Faleceu em 20.02.1827, na histórica Batalha do Passo do Rosário (também conhecida como batalha de Ituzaingó), famoso episódio nas lutas da época e considerada a maior batalha campal ocorrida em solo brasileiro. Sua morte ocorreu tragicamente, quando comandava 560 homens. Por um equívoco, foi considerado como inimigo pelas tropas que provocava defender e morreu pelas balas de seus próprios compatriotas, ao tentar conter seus soldados quando eles recuaram e correram para salvar-se, no momento que uma coluna da Cavalaria de orientais avançou de surpresa. Uma triste ironia do destino, para um homem que liderava seus comandados com bravura e coragem inigualáveis.

A Batalha do Passo do Rosário

Alcy Cheuiche

No amanhecer do dia 20 de fevereiro de 1827, as tropas argentinas e uruguaias, sob o comando do General Alvear, ocupavam as margens do Rio Santa Maria, chamado pelos guaranis de Ituzaingô (água que cai do barranco), no local onde é hoje a cidade de Rosário do Sul. A apenas duas léguas de distância, junto a atual BR-290, as tropas brasileiras tinham uma visão ampla sobre o teatro de operações.

O comandante-em-chefe, Marquês de Barbacena, sabia que os mil cavalarianos do coronel Bento Gonçalves eram poucos para enfrentar os 3,5 mil do coronel Lavalleja. O plano era deixar que o caudilho uruguaio atacasse imediatamente, mesmo com o sol nos olhos, para ser destroçado a tiros de canhão.

Como o uruguaio tardava, o velho General José de Abreu tomou a frente de 400 campeiros gaúchos e lançou-os contra a cavalaria inimiga. Lavalleja sustentou o impacto, e os sobreviventes daquela loucura tiveram que fugir a toda brida, com os inimigos em seu encalço. Imaginem o drama do comandante da artilharia brasileira. Se mandasse abrir fogo, impediria que Lavalleja rompesse o front de nossa infantaria, mas os canhões atingiriam primeiro os cavalarianos brasileiros. Hesitou apenas por alguns segundos, antes que o troar da metralha ensurdecesse a todos os soldados. Quando a fumaça se dissipou, jaziam mortos pelos campos centenas de cavaleiros, amigos e inimigos. E, entre eles, o general José de Abreu, como narra Simões Lopes Neto no belíssimo conto O Anjo da Vitória.

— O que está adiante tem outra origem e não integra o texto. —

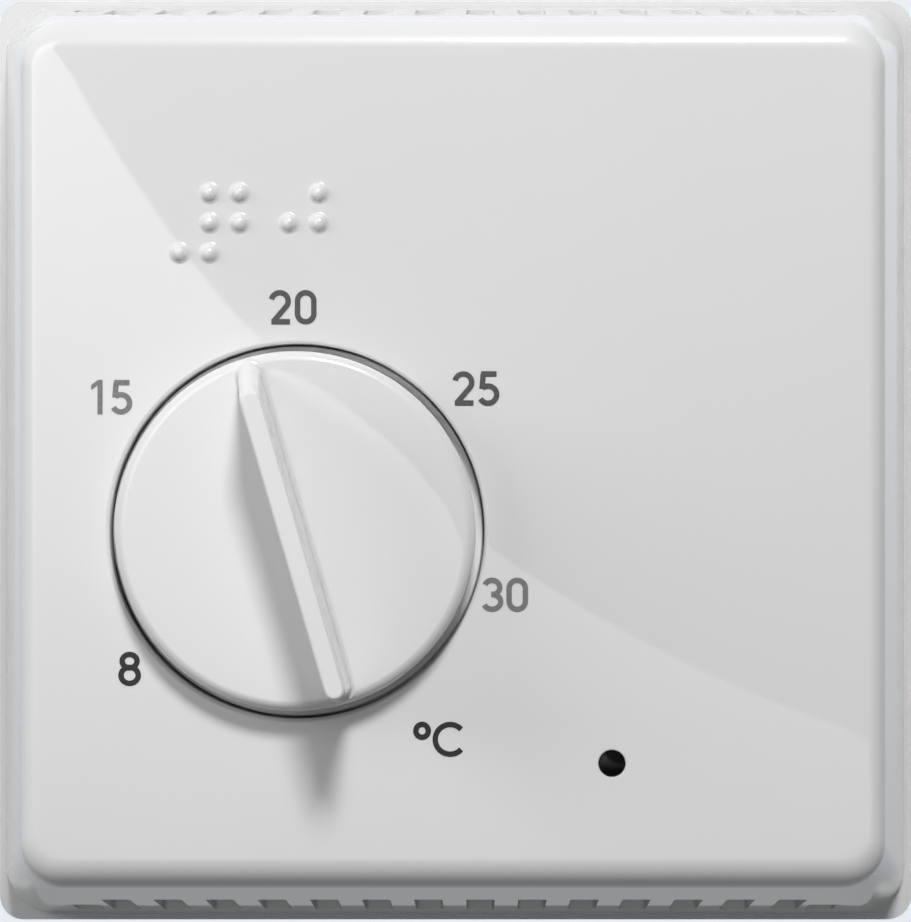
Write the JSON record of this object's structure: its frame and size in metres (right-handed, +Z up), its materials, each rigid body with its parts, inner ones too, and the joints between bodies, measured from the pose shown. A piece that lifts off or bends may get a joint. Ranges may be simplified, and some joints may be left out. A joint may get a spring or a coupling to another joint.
{
  "type": "wall thermostat",
  "caption": "Square room thermostat with a turning dial, a raised grip, air slots and a screw-on back plate; a gas capsule works a snap switch inside.",
  "frame": {"origin": "centre of the back plate's rear face, which lies on the wall", "axes": "+X to the viewer's right, +Y into the wall, +Z up; the dial faces -Y"},
  "size_m": [0.0838, 0.039, 0.0844],
  "materials": {
    "cover_plastic": "moulded, smooth semi-gloss",
    "dial_plastic": "moulded, smooth semi-gloss",
    "base_plastic": "moulded, semi-gloss",
    "lens_black": "dark polished lens",
    "pin_red": "moulded",
    "zinc_steel": "zinc plated",
    "screw_steel": "zinc plated, turned",
    "spring_steel": "tempered, dark",
    "capsule_steel": "rolled stainless",
    "brass": "turned",
    "bronze": "rolled strip",
    "copper": "drawn tube",
    "switch_brown": "phenolic moulding",
    "button_black": "moulded",
    "block_grey": "moulded",
    "board_green": "glass fibre laminate with lacquer",
    "lamp_glass": "blown glass",
    "resistor_tan": "lacquered body with colour bands",
    "resistor_blue": "lacquered body"
  },
  "bodies": {
    "case": {"base_plate": "base_plastic", "front_cover": "cover_plastic", "cover_clips": "spring_steel", "indicator_lens": "lens_black", "limit_pins": "pin_red", "bridge": "zinc_steel", "bridge_screws": "screw_steel", "spindle_bush": "brass", "bush_nut": "brass", "lever_pin": "screw_steel", "switch_bracket": "zinc_steel", "bracket_screws": "screw_steel", "switch_case": "switch_brown", "switch_lid": "switch_brown", "switch_contacts": "brass", "switch_screws": "screw_steel", "terminal_block": "block_grey", "block_screws": "screw_steel", "terminal_cages": "brass", "terminal_screws": "screw_steel", "link_bars": "bronze", "circuit_board": "board_green", "board_screws": "screw_steel", "lamp": "lamp_glass", "lamp_resistor": "resistor_tan", "heater_resistor": "resistor_blue"},
    "dial_set": {"dial": "dial_plastic", "spindle": "brass", "spindle_clip": "spring_steel"},
    "capsule": {"capsule_front": "capsule_steel", "capsule_back": "capsule_steel", "capsule_stud": "brass", "key_plate": "zinc_steel", "filling_tube": "copper"},
    "plunger": {"capsule_plunger": "capsule_steel"},
    "lever": {"switch_lever": "zinc_steel", "calibration_screw": "screw_steel", "lever_spring": "spring_steel"},
    "button": {"switch_button": "button_black"},
    "blade": {"snap_blade": "bronze"}
  },
  "joints": [
    {"name": "dial_turn", "type": "hinge", "parent": "case", "child": "dial_set", "pos_m": [-0.013, -0.028, -0.0065], "axis": [0, -1, 0], "range_deg": [-125, 113]},
    {"name": "capsule_shift", "type": "slide", "parent": "case", "child": "capsule", "axis": [0, 1, 0], "range_m": [-0.00017361, 0.00015694]},
    {"name": "capsule_breathe", "type": "slide", "parent": "capsule", "child": "plunger", "axis": [0, 1, 0], "range_m": [0, 0.0006], "stiffness_N_per_m": 500},
    {"name": "lever_tilt", "type": "hinge", "parent": "case", "child": "lever", "pos_m": [-0.013, -0.0062, 0.005], "axis": [1, 0, 0], "range_deg": [0, 3]},
    {"name": "button_press", "type": "slide", "parent": "case", "child": "button", "axis": [0, -1, 0], "range_m": [0, 0.00063]},
    {"name": "blade_snap", "type": "hinge", "parent": "case", "child": "blade", "pos_m": [-0.0132, -0.01135, 0.023], "axis": [-1, 0, 0], "range_deg": [0, 6]}
  ],
  "couplings": [
    {"joint": "dial_turn", "follows": "capsule_shift", "rad_per_m": 12566},
    {"joint": "lever_tilt", "follows": "capsule_breathe", "rad_per_m": 86.957},
    {"joint": "button_press", "follows": "capsule_breathe", "ratio": 1.0435},
    {"joint": "blade_snap", "follows": "capsule_breathe", "rad_per_m": 173.91}
  ]
}
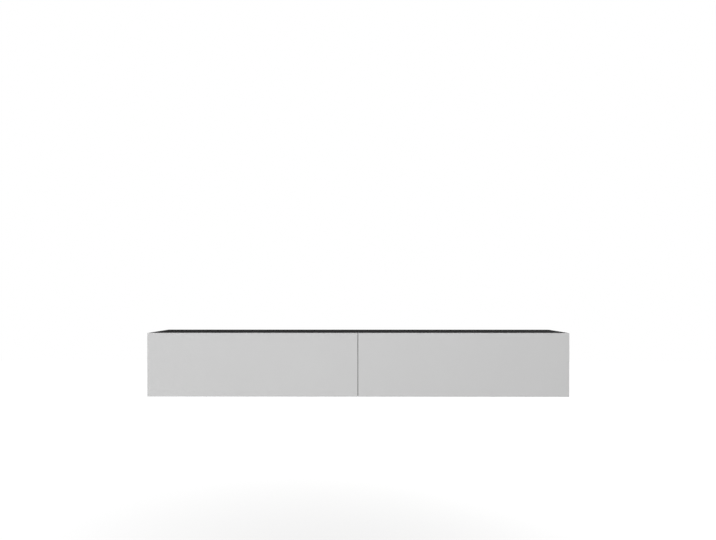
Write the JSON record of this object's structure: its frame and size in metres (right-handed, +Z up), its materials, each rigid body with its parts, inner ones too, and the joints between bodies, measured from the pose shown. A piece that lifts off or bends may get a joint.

Graças a Bento Gonçalves, que conseguiu proteger a retirada, a Batalha do Passo do Rosário não foi uma derrota completa para o Brasil. Ambos os exércitos partiram, um para leste e outro para oeste, restando como resultado positivo de tantas mortes a certeza de que os diplomatas deviam encontrar uma maneira de fixar definitivamente as fronteiras do pampa. E isso foi feito com o tratado que oficializou a independência do Uruguai, em 1828, embora essa independência, na realidade, já tivesse começado, desde 1810, com as lutas de Artigas pela liberdade da Banda Oriental do Rio Uruguai.

A Batalha do Passo do Rosário deve, assim, ser considerada como o marco inicial de uma grande amizade entre as três nações. E é por isso que o livro Ituzaingô descreve os acontecimentos sob a visão dos dois lados da fronteira. Uma narrativa sem “mocinhos” nem “bandidos”, apenas fiel à História.